この本もそういうところから出版されたのでしょうか、2007年9月に放映されたインタビュー番組をもとに単行本化されたものです。
井上さんの肉声、表情はわかりませんが、ここにはまちがいなく井上さんが私たちに遺そうとした思いがつまっています。
このインタビューの時点で井上さんがどれほど自身の死について意識されていたかはわかりませんが、死について「人間は、生まれてから死に向かって進んでいきます。それが生きるということです」と話されています。だからこそ、冒頭の座右の銘にもあるように、笑いを大事にされてきたのだと思います。
インタビューにこうあります。「人間の出来る最大の仕事は、人が行く悲しい運命を忘れさせるような、その瞬間だけでも抵抗出来るようないい笑いをみんなで作り合っていくことだと思います」
深刻な話や難しい話ばかりが私たちに生きる道筋を指し示すのではない。もっと本質的なところで、笑いは生きていくそのことを後押ししているのだと思います。そのような井上さんの思いを私たちはきちんと記憶し、それをまた伝えていかなければなりません。
本書巻末に「一〇〇年後の皆さんへ、僕からのメッセージ」と記された井上さんの文章が収められています。
100年後なんて井上さんはもちろん、私たちのほとんども生きているはずもない世界です。そこに生きる未来の人に井上さんは「できたら一〇〇年後の皆さんに、とてもいい地球をお渡しできるように、一〇〇年前の我々も必死で頑張ります」と書きました。
井上さんがいない今、井上さんが遺したものをお渡しできるように、必死で頑張らないといけないのです。
2011/05/26 22:04
ことばや文学を信じる人の強さを感じた
1人中、1人の方がこのレビューが役に立ったと投票しています。
投稿者:安波茶40 - この投稿者のレビュー一覧を見る
テレビのインタビュー番組をまとめた本で、非常に読みやすくわかりやすい内容になっている。
面白かったのは学生時代の話。何でも井上は大江健三郎、筒井康隆と同年なのだとか。
大学のとき「大江健三郎ショック」を受けたという井上、小説は彼に任せようと感じたと打ち明けている。
また筒井康隆のSFを読み、SFは筒井にと思ったのだとか。
3人とも、それぞれのジャンルで大きな存在。同年で同じような存在感を持つ3人がいるというのはすごいことだ。

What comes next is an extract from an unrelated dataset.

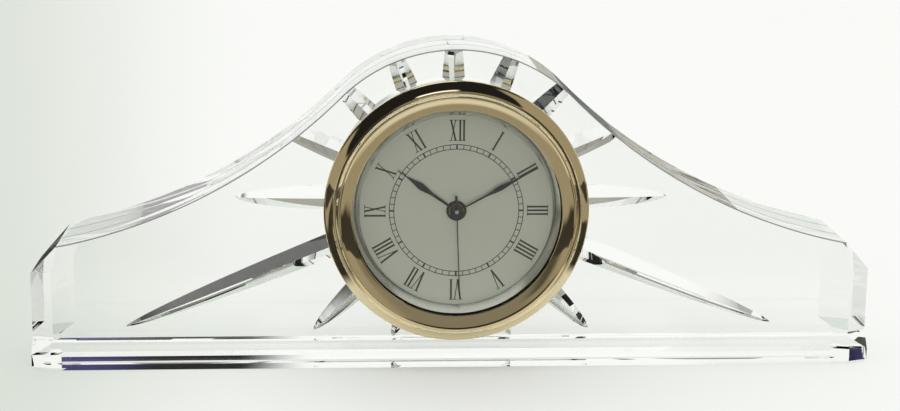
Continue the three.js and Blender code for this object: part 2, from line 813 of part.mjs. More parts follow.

井上は父親が農地解放運動などに携わったことから、戦中派「アカ」=共産主義者として、一種のいじめにもあっていたようだ。弱者への共感や、国家、特に戦争を遂行しようとする国家の意思、あるいはそうした勢力への疑義が常に井上の底にあった背景に、こうした生い立ちがあったのだ。
あとこんなエピソードも面白い。
いったん休んでいた大学に戻ったとき、本や映画に使うお金を稼ごうと「浅草フランス座」の文芸員のバイトを始めた井上青年。同じ時に採用されたのは作家林真理子の叔父さんだったとか。ちょうどそのとき、結核の療養から戻ってきたのが渥美清だったという。
こんな部分に感銘を受けた。以下に引用する。
理屈でわかっているようなものを書くと、全然面白くありません。いいものを書くためには、練って練って、これじゃ駄目、あれも駄目、これも駄目と、何度も何度もやってはじめて出てくるものを信じています。僕はその感じを「悪魔が来る」という言い方をしています。(p79)

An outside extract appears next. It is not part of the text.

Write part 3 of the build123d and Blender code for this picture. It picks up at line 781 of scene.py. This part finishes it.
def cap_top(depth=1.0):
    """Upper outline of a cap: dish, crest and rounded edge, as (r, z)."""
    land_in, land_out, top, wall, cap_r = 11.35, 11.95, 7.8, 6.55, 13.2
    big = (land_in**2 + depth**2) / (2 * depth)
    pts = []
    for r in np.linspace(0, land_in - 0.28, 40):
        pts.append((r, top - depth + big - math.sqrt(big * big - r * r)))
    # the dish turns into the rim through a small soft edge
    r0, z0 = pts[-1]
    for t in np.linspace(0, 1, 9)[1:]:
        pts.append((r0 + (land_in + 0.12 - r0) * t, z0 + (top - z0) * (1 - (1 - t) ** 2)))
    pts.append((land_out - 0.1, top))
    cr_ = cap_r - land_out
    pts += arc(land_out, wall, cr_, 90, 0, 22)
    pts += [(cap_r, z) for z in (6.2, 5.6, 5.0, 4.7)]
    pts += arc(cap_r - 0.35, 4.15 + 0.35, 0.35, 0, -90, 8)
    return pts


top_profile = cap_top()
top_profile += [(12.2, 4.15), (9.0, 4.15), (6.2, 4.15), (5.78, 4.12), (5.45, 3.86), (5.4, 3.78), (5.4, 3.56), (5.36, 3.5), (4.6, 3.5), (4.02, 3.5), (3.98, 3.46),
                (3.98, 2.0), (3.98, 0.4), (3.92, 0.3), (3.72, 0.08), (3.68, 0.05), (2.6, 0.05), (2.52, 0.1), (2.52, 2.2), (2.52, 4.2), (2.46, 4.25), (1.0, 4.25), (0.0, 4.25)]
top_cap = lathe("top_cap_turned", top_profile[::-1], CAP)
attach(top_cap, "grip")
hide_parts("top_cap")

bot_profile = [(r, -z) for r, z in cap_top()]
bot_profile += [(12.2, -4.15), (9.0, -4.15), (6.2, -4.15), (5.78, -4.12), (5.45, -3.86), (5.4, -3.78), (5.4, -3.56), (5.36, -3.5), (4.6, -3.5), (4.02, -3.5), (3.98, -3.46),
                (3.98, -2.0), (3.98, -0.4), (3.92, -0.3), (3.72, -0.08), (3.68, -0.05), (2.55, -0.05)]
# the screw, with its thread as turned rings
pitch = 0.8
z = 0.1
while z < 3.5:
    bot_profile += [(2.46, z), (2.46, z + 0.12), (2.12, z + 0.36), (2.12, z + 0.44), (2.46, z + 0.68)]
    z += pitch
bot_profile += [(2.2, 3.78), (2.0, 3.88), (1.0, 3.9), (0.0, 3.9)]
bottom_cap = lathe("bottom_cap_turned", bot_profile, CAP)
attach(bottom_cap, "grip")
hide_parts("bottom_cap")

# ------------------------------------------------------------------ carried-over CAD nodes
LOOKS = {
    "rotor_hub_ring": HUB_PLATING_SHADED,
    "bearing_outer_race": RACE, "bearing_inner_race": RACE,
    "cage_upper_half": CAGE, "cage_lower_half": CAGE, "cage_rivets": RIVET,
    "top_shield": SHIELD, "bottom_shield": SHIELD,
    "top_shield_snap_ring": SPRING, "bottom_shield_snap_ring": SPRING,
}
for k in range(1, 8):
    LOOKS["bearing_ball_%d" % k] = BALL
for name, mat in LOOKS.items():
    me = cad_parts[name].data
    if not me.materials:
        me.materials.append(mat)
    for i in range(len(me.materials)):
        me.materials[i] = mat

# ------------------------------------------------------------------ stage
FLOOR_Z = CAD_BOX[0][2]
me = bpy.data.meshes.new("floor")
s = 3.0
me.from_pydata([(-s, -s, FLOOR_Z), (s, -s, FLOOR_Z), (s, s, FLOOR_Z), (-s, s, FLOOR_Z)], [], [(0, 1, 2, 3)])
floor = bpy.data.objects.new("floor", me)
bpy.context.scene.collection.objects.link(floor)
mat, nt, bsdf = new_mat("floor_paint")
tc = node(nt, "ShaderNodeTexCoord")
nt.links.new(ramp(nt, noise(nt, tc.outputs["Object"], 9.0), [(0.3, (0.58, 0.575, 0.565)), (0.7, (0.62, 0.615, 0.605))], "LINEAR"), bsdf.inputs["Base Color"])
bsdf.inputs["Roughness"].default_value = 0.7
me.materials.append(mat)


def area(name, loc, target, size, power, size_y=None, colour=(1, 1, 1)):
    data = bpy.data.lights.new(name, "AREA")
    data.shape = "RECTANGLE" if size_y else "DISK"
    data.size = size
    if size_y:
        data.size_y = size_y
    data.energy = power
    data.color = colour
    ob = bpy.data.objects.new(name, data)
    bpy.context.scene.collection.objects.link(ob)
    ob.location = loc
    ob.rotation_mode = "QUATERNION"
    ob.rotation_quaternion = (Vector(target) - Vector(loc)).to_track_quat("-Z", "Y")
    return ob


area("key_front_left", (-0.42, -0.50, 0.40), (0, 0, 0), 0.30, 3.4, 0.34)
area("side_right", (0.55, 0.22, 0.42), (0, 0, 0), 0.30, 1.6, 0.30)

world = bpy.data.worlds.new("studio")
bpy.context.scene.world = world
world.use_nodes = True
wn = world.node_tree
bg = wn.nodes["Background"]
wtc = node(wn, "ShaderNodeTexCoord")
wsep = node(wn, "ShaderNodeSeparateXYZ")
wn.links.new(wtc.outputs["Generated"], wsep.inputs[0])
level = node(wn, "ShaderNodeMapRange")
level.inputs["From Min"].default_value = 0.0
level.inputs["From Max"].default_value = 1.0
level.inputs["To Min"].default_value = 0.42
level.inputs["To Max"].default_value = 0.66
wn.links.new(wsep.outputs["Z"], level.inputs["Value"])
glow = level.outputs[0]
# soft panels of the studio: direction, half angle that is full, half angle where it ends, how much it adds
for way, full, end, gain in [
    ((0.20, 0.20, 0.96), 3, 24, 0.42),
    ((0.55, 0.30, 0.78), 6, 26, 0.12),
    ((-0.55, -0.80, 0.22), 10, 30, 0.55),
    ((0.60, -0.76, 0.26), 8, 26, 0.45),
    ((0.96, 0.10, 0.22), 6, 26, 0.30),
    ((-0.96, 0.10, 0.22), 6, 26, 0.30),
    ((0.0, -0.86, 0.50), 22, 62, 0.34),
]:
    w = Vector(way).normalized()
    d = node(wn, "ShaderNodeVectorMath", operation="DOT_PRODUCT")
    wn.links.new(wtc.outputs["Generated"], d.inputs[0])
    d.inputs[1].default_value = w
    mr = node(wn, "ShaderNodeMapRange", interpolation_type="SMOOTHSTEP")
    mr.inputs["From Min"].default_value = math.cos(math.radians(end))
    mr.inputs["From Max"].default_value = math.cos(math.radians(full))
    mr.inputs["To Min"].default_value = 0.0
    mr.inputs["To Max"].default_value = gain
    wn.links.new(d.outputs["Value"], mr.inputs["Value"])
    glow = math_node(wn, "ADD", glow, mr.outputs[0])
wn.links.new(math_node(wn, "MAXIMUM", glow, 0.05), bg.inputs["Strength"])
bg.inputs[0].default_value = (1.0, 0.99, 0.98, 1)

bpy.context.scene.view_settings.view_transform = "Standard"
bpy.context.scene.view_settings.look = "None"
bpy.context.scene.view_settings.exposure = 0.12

初日の幕が開いて、お客さんが拍手をして「いい芝居でした」「感動しました」「笑いました」といってくれるのが何よりの報酬なのです。(p81)
「笑い」については、こう書いている。
人は、放っておかれると、悲しんだり、寂しがったり、苦しんだりします。そこで腹を抱えて笑うなんていうのはない。それは、外から与えられるものがあってはじめて笑いが生まれるからです。しかもそれは、送る側、受け取る側で共有しないと機能しないのです。

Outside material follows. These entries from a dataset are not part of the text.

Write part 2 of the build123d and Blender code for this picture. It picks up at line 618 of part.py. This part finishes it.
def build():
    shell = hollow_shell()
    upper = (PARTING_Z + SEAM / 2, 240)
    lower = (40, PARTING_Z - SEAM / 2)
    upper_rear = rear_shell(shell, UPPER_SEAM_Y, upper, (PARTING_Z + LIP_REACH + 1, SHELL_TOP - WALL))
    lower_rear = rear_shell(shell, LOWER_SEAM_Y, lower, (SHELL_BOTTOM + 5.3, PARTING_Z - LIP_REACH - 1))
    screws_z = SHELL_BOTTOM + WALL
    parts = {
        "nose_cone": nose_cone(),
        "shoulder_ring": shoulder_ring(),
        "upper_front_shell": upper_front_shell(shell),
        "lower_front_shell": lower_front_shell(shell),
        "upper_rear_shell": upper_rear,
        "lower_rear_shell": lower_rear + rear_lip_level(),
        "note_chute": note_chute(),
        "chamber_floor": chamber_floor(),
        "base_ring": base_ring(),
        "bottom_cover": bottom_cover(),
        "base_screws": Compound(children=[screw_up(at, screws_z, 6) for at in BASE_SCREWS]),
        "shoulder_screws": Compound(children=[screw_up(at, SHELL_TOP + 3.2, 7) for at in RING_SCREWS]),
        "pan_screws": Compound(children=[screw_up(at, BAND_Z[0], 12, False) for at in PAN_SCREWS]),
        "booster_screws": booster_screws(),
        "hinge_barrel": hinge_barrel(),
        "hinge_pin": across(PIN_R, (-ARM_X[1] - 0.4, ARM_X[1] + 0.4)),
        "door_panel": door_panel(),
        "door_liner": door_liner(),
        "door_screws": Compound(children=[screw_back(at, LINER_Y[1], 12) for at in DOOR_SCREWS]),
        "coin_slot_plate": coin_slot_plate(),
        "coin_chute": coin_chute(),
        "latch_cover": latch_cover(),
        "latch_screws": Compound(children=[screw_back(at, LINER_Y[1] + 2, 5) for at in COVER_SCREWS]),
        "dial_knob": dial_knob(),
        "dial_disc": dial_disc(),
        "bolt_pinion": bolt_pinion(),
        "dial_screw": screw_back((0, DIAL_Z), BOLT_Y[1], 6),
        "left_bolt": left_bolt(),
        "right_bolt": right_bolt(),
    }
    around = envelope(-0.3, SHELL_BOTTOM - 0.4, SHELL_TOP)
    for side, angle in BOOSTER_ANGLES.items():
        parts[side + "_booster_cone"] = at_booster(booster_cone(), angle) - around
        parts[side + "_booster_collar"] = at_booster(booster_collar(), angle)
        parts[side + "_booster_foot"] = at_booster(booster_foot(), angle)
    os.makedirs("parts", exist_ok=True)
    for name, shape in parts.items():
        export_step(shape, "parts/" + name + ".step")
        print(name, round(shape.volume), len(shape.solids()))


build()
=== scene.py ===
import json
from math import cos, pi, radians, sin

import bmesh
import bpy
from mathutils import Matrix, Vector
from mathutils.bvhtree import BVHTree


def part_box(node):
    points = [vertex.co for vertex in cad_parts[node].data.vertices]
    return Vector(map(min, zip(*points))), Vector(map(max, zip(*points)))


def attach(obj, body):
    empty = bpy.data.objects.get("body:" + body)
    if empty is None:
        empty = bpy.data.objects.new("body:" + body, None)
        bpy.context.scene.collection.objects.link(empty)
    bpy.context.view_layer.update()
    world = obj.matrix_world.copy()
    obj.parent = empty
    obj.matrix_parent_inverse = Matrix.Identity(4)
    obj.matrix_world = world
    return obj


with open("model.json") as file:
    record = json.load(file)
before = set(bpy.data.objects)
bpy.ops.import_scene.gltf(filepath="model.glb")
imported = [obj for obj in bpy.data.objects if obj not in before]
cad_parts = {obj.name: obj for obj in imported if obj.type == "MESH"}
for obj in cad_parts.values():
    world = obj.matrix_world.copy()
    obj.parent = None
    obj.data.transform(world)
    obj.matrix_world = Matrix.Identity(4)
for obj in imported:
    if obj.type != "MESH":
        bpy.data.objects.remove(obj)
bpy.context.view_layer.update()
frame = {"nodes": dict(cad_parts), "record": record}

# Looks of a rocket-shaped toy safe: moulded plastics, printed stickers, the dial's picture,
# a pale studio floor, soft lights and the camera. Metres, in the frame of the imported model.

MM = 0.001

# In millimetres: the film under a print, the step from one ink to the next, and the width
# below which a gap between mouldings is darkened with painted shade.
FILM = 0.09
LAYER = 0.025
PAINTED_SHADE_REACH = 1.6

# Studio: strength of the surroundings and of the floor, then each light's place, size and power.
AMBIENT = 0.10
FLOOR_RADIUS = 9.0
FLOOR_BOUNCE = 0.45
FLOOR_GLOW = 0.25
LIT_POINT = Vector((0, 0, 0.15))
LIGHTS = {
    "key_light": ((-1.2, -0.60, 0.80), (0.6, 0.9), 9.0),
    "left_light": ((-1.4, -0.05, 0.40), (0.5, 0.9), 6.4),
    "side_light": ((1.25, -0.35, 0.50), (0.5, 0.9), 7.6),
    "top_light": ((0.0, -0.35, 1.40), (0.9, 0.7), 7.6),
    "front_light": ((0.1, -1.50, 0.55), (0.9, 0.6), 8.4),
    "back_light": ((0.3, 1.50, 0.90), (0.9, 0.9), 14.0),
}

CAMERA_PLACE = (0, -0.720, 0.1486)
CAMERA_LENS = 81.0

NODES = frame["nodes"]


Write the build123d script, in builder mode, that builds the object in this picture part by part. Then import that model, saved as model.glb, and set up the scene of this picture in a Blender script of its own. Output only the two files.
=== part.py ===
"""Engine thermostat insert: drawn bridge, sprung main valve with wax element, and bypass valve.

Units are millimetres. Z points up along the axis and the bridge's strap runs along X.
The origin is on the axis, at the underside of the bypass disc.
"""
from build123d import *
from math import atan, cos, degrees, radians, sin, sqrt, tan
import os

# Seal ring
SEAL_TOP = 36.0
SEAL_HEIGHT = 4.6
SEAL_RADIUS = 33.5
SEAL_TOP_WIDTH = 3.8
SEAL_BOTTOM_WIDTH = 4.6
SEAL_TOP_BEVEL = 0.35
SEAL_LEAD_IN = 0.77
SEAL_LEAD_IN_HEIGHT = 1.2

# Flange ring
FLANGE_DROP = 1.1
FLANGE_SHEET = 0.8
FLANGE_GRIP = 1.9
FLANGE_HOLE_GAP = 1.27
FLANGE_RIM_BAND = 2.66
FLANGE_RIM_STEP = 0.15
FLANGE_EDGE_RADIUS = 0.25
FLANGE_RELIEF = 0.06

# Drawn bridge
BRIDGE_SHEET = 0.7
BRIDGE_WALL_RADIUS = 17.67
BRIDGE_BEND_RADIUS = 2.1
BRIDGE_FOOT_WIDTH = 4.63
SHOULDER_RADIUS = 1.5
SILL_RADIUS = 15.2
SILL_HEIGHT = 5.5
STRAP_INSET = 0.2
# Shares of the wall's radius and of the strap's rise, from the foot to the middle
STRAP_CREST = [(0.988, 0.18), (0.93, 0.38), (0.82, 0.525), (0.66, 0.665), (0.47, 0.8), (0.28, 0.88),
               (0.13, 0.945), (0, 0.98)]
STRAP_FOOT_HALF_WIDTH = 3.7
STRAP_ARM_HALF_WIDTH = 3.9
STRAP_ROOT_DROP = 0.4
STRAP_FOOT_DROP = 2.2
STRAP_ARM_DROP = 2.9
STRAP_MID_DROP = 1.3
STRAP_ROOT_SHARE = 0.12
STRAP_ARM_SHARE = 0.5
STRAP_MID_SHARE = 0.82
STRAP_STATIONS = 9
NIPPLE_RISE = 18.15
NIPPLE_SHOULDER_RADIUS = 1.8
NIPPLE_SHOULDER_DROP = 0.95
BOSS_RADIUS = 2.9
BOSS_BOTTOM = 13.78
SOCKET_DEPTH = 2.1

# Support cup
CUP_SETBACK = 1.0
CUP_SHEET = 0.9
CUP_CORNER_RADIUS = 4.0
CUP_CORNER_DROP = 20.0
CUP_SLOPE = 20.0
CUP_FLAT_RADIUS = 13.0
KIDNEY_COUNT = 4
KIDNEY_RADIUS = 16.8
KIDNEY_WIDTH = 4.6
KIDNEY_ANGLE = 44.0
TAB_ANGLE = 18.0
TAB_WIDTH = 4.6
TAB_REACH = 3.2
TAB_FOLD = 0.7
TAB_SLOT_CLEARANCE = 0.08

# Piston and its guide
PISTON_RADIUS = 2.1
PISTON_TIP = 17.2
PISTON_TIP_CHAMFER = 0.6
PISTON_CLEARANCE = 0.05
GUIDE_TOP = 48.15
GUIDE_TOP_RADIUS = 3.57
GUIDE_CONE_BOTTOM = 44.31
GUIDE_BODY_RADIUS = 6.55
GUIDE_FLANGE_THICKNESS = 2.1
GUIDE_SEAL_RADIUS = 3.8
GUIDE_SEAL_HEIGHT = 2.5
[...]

笑いは共同作業です。落語やお笑いが変わらず人気があるのも、結局、人が外側で笑いを作って、みんなで分け合っているからなのです。その間だけは、つらさとか悲しみというのは消えてしまいます。(p91)
本についても、本好きには心強い発言がある。
本とは、人類がたどり着いた最高の装置のひとつだと思います。それを簡単に手放すのはどうかと思うのです。やっぱりそれを大事にしたいという思いと、じつはどこかでまだパソコンを信用していない自分がいます。やっと集めたものが、ある朝一気にどこかにいなくなっちゃうような気がしているのです。(p113)
やっぱり、すごい人です。実に説得力のある発言です。